Rows from a 3D modeling dataset:
+ + + +
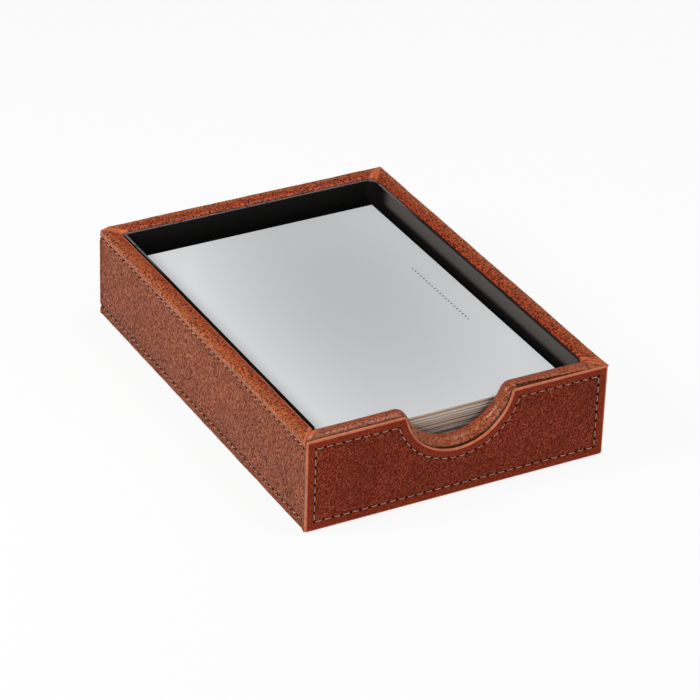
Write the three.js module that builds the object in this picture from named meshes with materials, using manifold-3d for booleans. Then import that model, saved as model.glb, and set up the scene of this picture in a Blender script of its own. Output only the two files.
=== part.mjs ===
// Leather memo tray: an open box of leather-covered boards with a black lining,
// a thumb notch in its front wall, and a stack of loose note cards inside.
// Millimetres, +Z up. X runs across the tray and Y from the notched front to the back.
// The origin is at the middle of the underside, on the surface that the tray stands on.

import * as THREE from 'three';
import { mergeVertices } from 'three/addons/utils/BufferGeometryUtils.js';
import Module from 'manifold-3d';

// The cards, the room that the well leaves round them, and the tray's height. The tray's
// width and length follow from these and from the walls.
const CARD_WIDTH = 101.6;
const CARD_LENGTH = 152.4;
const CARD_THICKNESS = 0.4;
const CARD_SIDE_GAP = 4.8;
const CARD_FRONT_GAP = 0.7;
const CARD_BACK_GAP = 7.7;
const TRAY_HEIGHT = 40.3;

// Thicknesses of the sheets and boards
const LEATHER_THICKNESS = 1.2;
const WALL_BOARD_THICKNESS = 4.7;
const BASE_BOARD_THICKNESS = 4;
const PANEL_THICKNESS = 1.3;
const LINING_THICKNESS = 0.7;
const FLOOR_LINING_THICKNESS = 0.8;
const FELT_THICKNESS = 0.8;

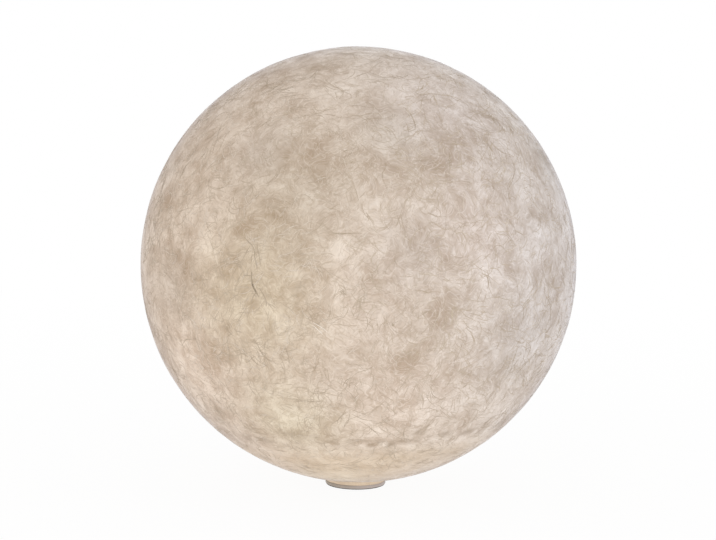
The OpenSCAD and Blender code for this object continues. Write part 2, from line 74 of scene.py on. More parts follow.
+ + + +
Task goal
Exact reproduction is required: output the lines from the start of the entries above through the line with "const TRAY_HEIGHT = 40.3;".

Finished task
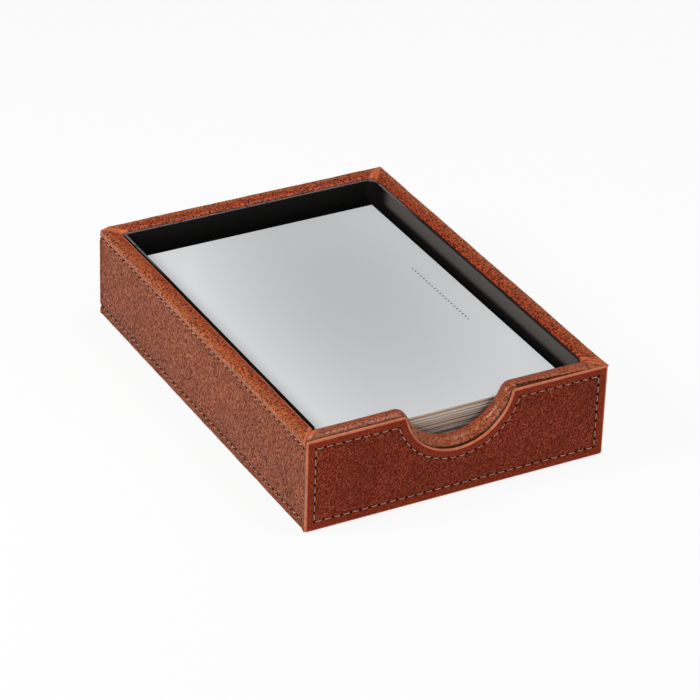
Write the three.js module that builds the object in this picture from named meshes with materials, using manifold-3d for booleans. Then import that model, saved as model.glb, and set up the scene of this picture in a Blender script of its own. Output only the two files.
=== part.mjs ===
// Leather memo tray: an open box of leather-covered boards with a black lining,
// a thumb notch in its front wall, and a stack of loose note cards inside.
// Millimetres, +Z up. X runs across the tray and Y from the notched front to the back.
// The origin is at the middle of the underside, on the surface that the tray stands on.

import * as THREE from 'three';
import { mergeVertices } from 'three/addons/utils/BufferGeometryUtils.js';
import Module from 'manifold-3d';

// The cards, the room that the well leaves round them, and the tray's height. The tray's
// width and length follow from these and from the walls.
const CARD_WIDTH = 101.6;
const CARD_LENGTH = 152.4;
const CARD_THICKNESS = 0.4;
const CARD_SIDE_GAP = 4.8;
const CARD_FRONT_GAP = 0.7;
const CARD_BACK_GAP = 7.7;
const TRAY_HEIGHT = 40.3;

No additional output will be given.